On the surface The Weapon, the Hour, the Motive draws from a well of themes similar to Alfred Sole's later, giallo-influenced Canadian slasher film Alice, Sweet Alice (1976) a.k.a. Communion but unfortunately dilutes satire by shifting blame entirely onto women. All the female characters are either wanton sluts or self-flagellating prudes. In his lone directorial outing Francesco Mazzei foregrounds nuns as the face of the church and seems more comfortable attacking their lapses than those of the more traditional patriarchal authority. Although silly scenes where nuns shower or self-flagellate in the nude come across more suited to the 'nunsploitation' genre they serve to underline Mazzei's point that the sisters' attempt to maintain impossibly high moral standards is perverse. Yet the plot offers no moral counterbalance and oddly excuses Comissario Boito for casually sleeping with a married woman and seeming coldly indifferent to the death of an innocent suspect.

Such inconsistencies keep The Weapon, the Hour, the Motive from matching the sharp anti-clerical satire of Lucio Fulci's masterly Don't Torture a Duckling (1972). Still it spins a compelling murder-mystery, subdued yet visually arresting in stark tones and driven by the intense performances of a solid ensemble cast. Most notably Renzo Montagnani, an actor whose lecherous roles in numerous sex comedies saw him dubbed the Italian Sid James! As the slightly chunky, hirsute, decidedly unconventional lead, Boito exhibits a surprising lack of respect for the clergy given he is a cop based in such a tight-knit rural community. Mere moments upon arriving at the crime scene he starts barking at priests and nuns but exhibits greater sensitivity in his dealings with regular folk like Orchidea and most notably young Ferruccio. Carlo Rambaldi handled the prosthetic effects, but one graphic throat-slashing apart, the film downplays murder set-pieces and gore, and is more character-driven despite an impressively eerie, quasi-supernatural tone. Mazzei, more active as the producer of a several films in the Mondo series in the Sixties (he later abandoned filmmaking to write historical novels) proves a more than capable director making masterful use of sound effects and wide angle lenses to lend a disorienting, nightmarish atmosphere to several sequences.

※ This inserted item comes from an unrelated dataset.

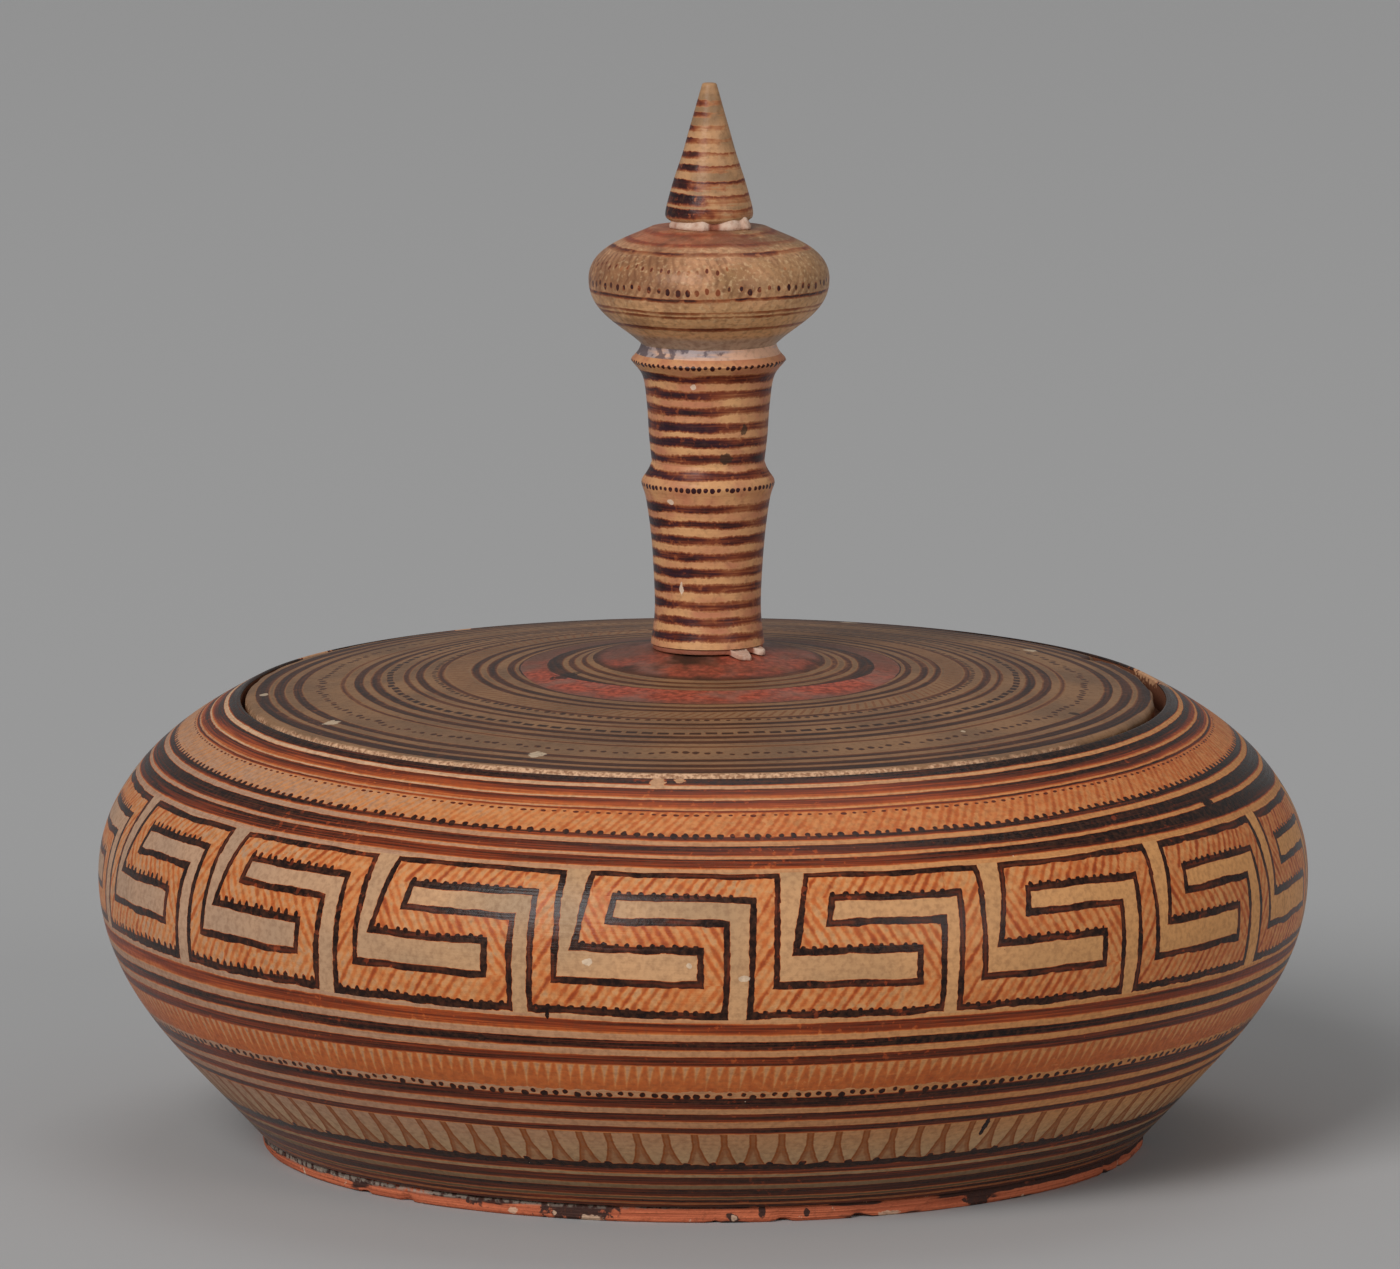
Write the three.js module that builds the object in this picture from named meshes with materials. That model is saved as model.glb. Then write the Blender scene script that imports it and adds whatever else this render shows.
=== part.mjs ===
// A squat, lidded clay box (pyxis) with a low ring foot and a lid with a tall turned knob.
// Millimetres, +Z up, origin under the middle of the foot, on the surface that the box stands on.
import * as THREE from "three";

// Driving dimensions of the vessel
const footRadius = 95.1;
const footHeight = 3.4;
const footWidth = 11;
const footCorner = 0.8;
const wallFootRadius = 95.8;
const bellyRadius = 130;
const bellyHeight = 58.5;
const rimRadius = 99.6;
const rimHeight = 96.9;
const wall = 6.5;
const floorThickness = 6.5;
const baseRecess = 1.9;
const rimRounding = 0.5;

// Driving dimensions of the lid
const lidSlope = 0.1065; // rise of the low cone for each millimetre inwards
const lidThickness = 6;
const lidEdgeRounding = 1.4;
const lidRoom = 1.3; // clearance round the lid in its seat
const ledgeWidth = 9;
const ledgeThickness = 5.5;
const flangeWidth = 4.6;
const flangeDepth = 7;
const flangeRoom = 1.6; // clearance between the flange and the ledge
const ventRadius = 5;
const bossHeight = 1.9; // of the clay drawn up round the foot of the knob
const bossFlare = 11; // how far that clay spreads

// Driving dimensions of the knob, from its foot up
const stemFootRadius = 12.2;
const stemWaistRadius = 11.4;
const midCollarRadius = 14.3;
const lowerStemHeight = 38.9;
const midCollarBelow = 4.5; // of the mid collar's edge below the top of the lower stem
const upperWaistRadius = 12.1;
const upperStemHeight = 25;
const topCollarRadius = 16.6;
const topCollarBelow = 3.4; // of the top collar's edge below the top of the upper stem
const neckRadius = 14.5;
const stemBore = 6.5;
const bulbRadius = 25.7;
const bulbHeight = 24.7;
const bulbWidest = 13.7; // height of its widest place above its own foot
const bulbTopRadius = 12.5;
const bulbWall = 5; // above and below its hollow
const bulbHollowRadius = 12;
const finialRadius = 9.4;
const finialFootRadius = 8.8;
const finialFootHeight = 2.6;
const finialTipRadius = 1.7;
const finialHeight = 29.2;
const tenonRadius = 4;
const tenonLength = 5.5;
const tenonRoom = 0.5;
const stemFill = 0.9; // thickness of the plaster under the stem
const finialFill = 1; // thickness of the plaster under the finial

const seam = 0.3; // between pieces that are stuck or that rest on each other
const vesselSides = 64;
const stemSides = 36;
const finialSides = 24;

// Heights that follow from them
const bowlFootHeight = footHeight + seam;
const floorHeight = bowlFootHeight + baseRecess + floorThickness;
const mouthRadius = rimRadius - rimRounding;
const lidRadius = mouthRadius - lidRoom;
const slopeAngle = THREE.MathUtils.radToDeg(Math.atan(lidSlope));
const ledgeHeight = rimHeight - lidThickness - seam;
const ledgeRadius = mouthRadius - ledgeWidth;
const lidUnderside = ledgeHeight + seam;
const lidTopAt = (radius) => rimHeight + lidSlope * (lidRadius - radius);
const lidUnderAt = (radius) => lidTopAt(radius) - lidThickness;
const flangeOuter = ledgeRadius - flangeRoom;
const flangeInner = flangeOuter - flangeWidth;
const stemFillHeight = lidTopAt(stemFootRadius) + bossHeight - stemFill - seam;
const bossTop = stemFillHeight - seam;
const lowerStemFoot = stemFillHeight + stemFill + seam;
const upperStemFoot = lowerStemFoot + lowerStemHeight + seam;
const bulbFoot = upperStemFoot + upperStemHeight + seam;
const finialFillHeight = bulbFoot + bulbHeight + seam;
const finialFoot = finialFillHeight + finialFill + seam;

const point = (radius, height) => new THREE.Vector2(radius, height);

// A cubic curve's points, from one outline point to the next.
function curve(start, leave, arrive, end, steps) {
  return new THREE.CubicBezierCurve(start, leave, arrive, end).getPoints(steps);
}

// A smooth outline through a few points of a turned stem.
function through(points, steps) {
  return new THREE.SplineCurve(points).getPoints(steps);
}

// The quarter round of a corner, from one angle to the next, in degrees from the outward way.
function round(radius, height, size, from, to, steps = 3) {
  const corner = [];
  for (let i = 0; i <= steps; i += 1) {
    const angle = THREE.MathUtils.degToRad(from + ((to - from) * i) / steps);
    corner.push(point(radius + size * Math.cos(angle), height + size * Math.sin(angle)));
  }
  return corner;
}

// The outline moved inwards by the wall's thickness.
function inset(outline, thickness) {
  return outline.map((here, i) => {
    const before = outline[Math.max(i - 1, 0)];
    const after = outline[Math.min(i + 1, outline.length - 1)];
    const along = after.clone().sub(before).normalize();
    return point(here.x - along.y * thickness, here.y + along.x * thickness);
  });
}

// A piece thrown on the wheel: the outline runs anticlockwise, with the axis on its left.
function turned(name, outline, sides, material) {
  const geometry = new THREE.LatheGeometry(outline, sides);
  geometry.rotateX(Math.PI / 2);
  const mesh = new THREE.Mesh(geometry, material);
  mesh.name = name;
  return mesh;
}

function clay(colour, roughness) {
  return new THREE.MeshStandardMaterial({ color: colour, roughness, metalness: 0 });
}

// The bowl: thrown in one, with an inturned shoulder and a ledge inside its mouth for the lid.
function makeBowl() {
  const foot = point(wallFootRadius, bowlFootHeight);
  const belly = point(bellyRadius, bellyHeight);
  const rim = point(rimRadius, rimHeight - rimRounding);
  const below = bellyHeight - bowlFootHeight;
  const above = rimHeight - bellyHeight;
  const spread = bellyRadius - wallFootRadius;
  const lower = curve(
    foot,
    point(wallFootRadius + 0.43 * spread, bowlFootHeight + 0.3 * below),
    point(bellyRadius, bellyHeight - 0.425 * below),
    belly,
    11,
  );
  const upper = curve(
    belly,
    point(bellyRadius, bellyHeight + 0.49 * above),
    point(rimRadius + 0.53 * (bellyRadius - rimRadius), rimHeight - 0.23 * above),
    rim,
    9,
  );
  const outside = [...lower, ...upper.slice(1)];
  const shoulder = ledgeHeight - ledgeThickness;
  const inside = inset(outside, wall)
    .filter((p) => p.y > floorHeight + wall / 2 && p.y < shoulder)
    .reverse();
  const footInner = footRadius - footWidth;
  return turned(
    "bowl",
    [
      point(0, bowlFootHeight + baseRecess),
      point(footInner - baseRecess, bowlFootHeight + baseRecess),
      point(footInner, bowlFootHeight),
      ...outside,
      point(rimRadius - rimRounding / 2, rimHeight - rimRounding / 4),
      point(mouthRadius, rimHeight - rimRounding),
      point(mouthRadius, ledgeHeight),
      point(ledgeRadius, ledgeHeight),
      point(ledgeRadius, shoulder),
      ...inside,
      point(inside.at(-1).x - 1.6 * wall, floorHeight),
      point(0, floorHeight),
    ],
    vesselSides,
    clay(0xb08a62, 0.5),
  );
}

// The foot: a low ring of clay luted under the bowl, its edge bare of paint.
function makeFootRing() {
  const inner = footRadius - footWidth;
  return turned(
    "foot_ring",
    [
      point(inner + footCorner, 0),
      ...round(footRadius - footCorner, footCorner, footCorner, -90, 0),
      point(footRadius, footHeight - footCorner),
      point(footRadius - footCorner, footHeight),
      point(inner, footHeight),
      point(inner, footCorner),
      point(inner + footCorner, 0),
    ],
    vesselSides,
    clay(0xb5623f, 0.8),
  );
}

// The lid's disc: a low cone that sits in the mouth, with clay drawn up round the knob's foot.
function makeLidPlate() {
  const flareFoot = stemFootRadius + bossFlare;
  const edge = lidRadius - lidEdgeRounding;
  return turned(
    "lid_plate",
    [
      point(ventRadius, lidUnderAt(flareFoot)),
      point(flangeInner, lidUnderside + lidSlope * (lidRadius - flangeInner) * 0.5),
      point(flangeInner + flangeWidth / 2, lidUnderside),
      point(lidRadius - seam, lidUnderside),
      point(lidRadius, lidUnderside + seam),
      ...round(edge, rimHeight - lidEdgeRounding, lidEdgeRounding, 0, 90 - slopeAngle, 4),
      point((edge + flareFoot) / 2, lidTopAt((edge + flareFoot) / 2)),
      ...curve(
        point(flareFoot, lidTopAt(flareFoot)),
        point(stemFootRadius + 0.5 * bossFlare, lidTopAt(stemFootRadius + 0.5 * bossFlare)),
        point(stemFootRadius + 0.16 * bossFlare, bossTop - 0.3 * bossHeight),
        point(stemFootRadius, bossTop),
        4,
      ),
      point(ventRadius, bossTop),
      point(ventRadius, lidUnderAt(flareFoot)),
    ],
    vesselSides,
    clay(0x7d6958, 0.55),
  );
}

// The flange: a ring luted under the disc, which keeps the lid in the middle of the mouth.
function makeLidFlange() {
  const top = lidUnderside - seam;
  const edge = flangeWidth / 4;
  return turned(
    "lid_flange",
    [
      point(flangeInner, top - flangeDepth + edge),
      point(flangeInner + edge, top - flangeDepth),
      point(flangeOuter - edge, top - flangeDepth),
      point(flangeOuter, top - flangeDepth + edge),
      point(flangeOuter, top),
      point(flangeInner, top),
      point(flangeInner, top - flangeDepth + edge),
    ],
    vesselSides,
    clay(0xa9825c, 0.8),
  );
}

// Plaster of an old repair between two pieces, a thin washer.
function makeFill(name, innerRadius, outerRadius, height, thickness) {
  return turned(
    name,
    [
      point(innerRadius, height),
      point(outerRadius, height),
      point(outerRadius, height + thickness),
      point(innerRadius, height + thickness),
      point(innerRadius, height),
    ],
    finialSides,
    clay(0xd8c6b2, 0.9),
  );
}

// The knob's lower stem: thrown hollow, swelling up to the mid collar.
function makeLowerStem() {
  const foot = lowerStemFoot;
  const top = foot + lowerStemHeight;
  const collar = top - midCollarBelow;
  return turned(
    "lower_stem",
    [
      point(stemBore, foot),
      ...through(
        [
          point(stemFootRadius, foot),
          point(stemWaistRadius, foot + 0.2 * lowerStemHeight),
          point(stemWaistRadius + 0.2 * (midCollarRadius - stemWaistRadius), collar - 14),
          point(midCollarRadius - 1.1, collar - 4),
          point(midCollarRadius, collar),
        ],
        11,
      ),
      point(midCollarRadius - 0.4, collar + 1.3),
      point(upperWaistRadius + 0.3, top - 0.6),
      point(upperWaistRadius, top),
      point(stemBore, top),
      point(stemBore, foot),
    ],
    stemSides,
    clay(0xa97a50, 0.45),
  );
}

// The knob's upper stem: it swells again from the mid collar up to the sharp top collar.
function makeUpperStem() {
  const foot = upperStemFoot;
  const top = foot + upperStemHeight;
  const collar = top - topCollarBelow;
  return turned(
    "upper_stem",
    [
      point(stemBore, foot),
      ...through(
        [
          point(upperWaistRadius, foot),
          point(upperWaistRadius + 0.6, foot + 0.22 * upperStemHeight),
          point(upperWaistRadius + 1, collar - 9.5),
          point(topCollarRadius - 2.6, collar - 3.6),
          point(topCollarRadius - 0.4, collar - 0.5),
        ],
        10,
      ),
      point(topCollarRadius, collar),
      point(topCollarRadius - 0.2, collar + 0.5),
      point(neckRadius + 0.3, top - 0.6),
      point(neckRadius, top),
      point(stemBore, top),
      point(stemBore, foot),
    ],
    stemSides,
    clay(0xa97a50, 0.45),
  );
}

// The bulb: thrown hollow and open at both ends, on the neck of the stem.
function makeBulb() {
  const foot = bulbFoot;
  const top = foot + bulbHeight;
  const widest = point(bulbRadius, foot + bulbWidest);
  const spread = bulbRadius - neckRadius;
  const under = curve(
    point(neckRadius, foot),
    point(neckRadius + 0.36 * spread, foot + 0.29 * bulbWidest),
    point(bulbRadius, foot + 0.47 * bulbWidest),
    widest,
    8,
  );
  const over = curve(
    widest,
    point(bulbRadius, foot + bulbWidest + 0.61 * (bulbHeight - bulbWidest)),
    point(bulbTopRadius + 0.39 * (bulbRadius - bulbTopRadius), top - 2.5),
    point(bulbTopRadius, top),
    8,
  );
  const mouth = tenonRadius + tenonRoom;
  const hollow = through(
    [
      point(mouth, top - bulbWall),
      point(bulbHollowRadius - 1, foot + bulbWidest + 3),
      point(bulbHollowRadius, foot + bulbWidest - 2),
      point(stemBore, foot + bulbWall),
    ],
    8,
  );
  return turned(
    "knob_bulb",
    [
      point(stemBore, foot),
      ...under,
      ...over.slice(1),
      point(mouth, top),
      ...hollow,
      point(stemBore, foot),
    ],
    stemSides,
    clay(0xa98058, 0.5),
  );
}

// The finial: a pointed cone, its tenon let into the bulb.
function makeFinial() {
  const foot = finialFoot;
  const top = foot + finialHeight;
  return turned(
    "finial_cone",
    [
      point(0, foot - tenonLength),
      point(tenonRadius, foot - tenonLength),
      point(tenonRadius, foot),
      point(finialFootRadius, foot),
      point(finialRadius, foot + finialFootHeight),
      point(finialRadius * 0.57, foot + finialFootHeight + 0.5 * (finialHeight - finialFootHeight)),
      point(finialTipRadius, top - finialTipRadius * 0.4),
      point(finialTipRadius * 0.7, top),
      point(0, top),
    ],
    finialSides,
    clay(0xa97a50, 0.5),
  );
}

const vessel = new THREE.Group();
vessel.name = "vessel";
vessel.add(makeBowl(), makeFootRing());

const lid = new THREE.Group();
lid.name = "lid";
lid.add(
  makeLidPlate(),
  makeLidFlange(),
  makeFill("stem_fill", stemBore, stemFootRadius, stemFillHeight, stemFill),
  makeLowerStem(),
  makeUpperStem(),
  makeBulb(),
  makeFill("finial_fill", tenonRadius + tenonRoom, finialFootRadius, finialFillHeight, finialFill),
  makeFinial(),
);

const pyxis = new THREE.Group();
pyxis.name = "pyxis";
pyxis.add(vessel, lid);

export default pyxis;
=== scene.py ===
# A squat clay box (pyxis) with an inturned shoulder, a low ring foot and a lid with a tall knob.
# Outlines are in millimetres, meshes in metres, and the front of the box faces -Y.
import math

import bmesh
import bpy
from mathutils import Color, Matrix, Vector, noise
from mathutils.geometry import interpolate_bezier


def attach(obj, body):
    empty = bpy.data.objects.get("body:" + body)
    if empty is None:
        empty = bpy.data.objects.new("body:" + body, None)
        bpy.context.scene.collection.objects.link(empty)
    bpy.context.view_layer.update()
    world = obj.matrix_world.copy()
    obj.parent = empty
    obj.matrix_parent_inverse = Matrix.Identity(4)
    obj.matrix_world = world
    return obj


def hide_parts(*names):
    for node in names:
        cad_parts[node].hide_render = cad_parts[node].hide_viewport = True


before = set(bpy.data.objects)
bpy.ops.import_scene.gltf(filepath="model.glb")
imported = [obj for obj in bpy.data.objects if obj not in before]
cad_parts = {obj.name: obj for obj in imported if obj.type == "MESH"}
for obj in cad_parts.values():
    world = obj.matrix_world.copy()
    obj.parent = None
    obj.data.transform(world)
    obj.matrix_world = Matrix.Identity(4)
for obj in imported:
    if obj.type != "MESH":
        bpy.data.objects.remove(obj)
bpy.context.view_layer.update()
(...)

After a strong start the plot meanders and grows increasingly talky and lightweight. Bogged down in soap opera drama it is enlivened by a few offbeat visual conceits (a fight scene in total darkness with an amusing punchline) and, most interestingly, the third act twist that concentrates on mutually exploitative relationship that develops between the flawed, desperate character finally unmasked as the killer and young Ferruccio. He proves quite the calculating little creep. Rather than report the murderer to the police, he tries to blackmail the killer for toys and a more comfortable life. Which leaves the sentimental, slightly jokey coda with its implied 'bros before hoes' message that more disquieting.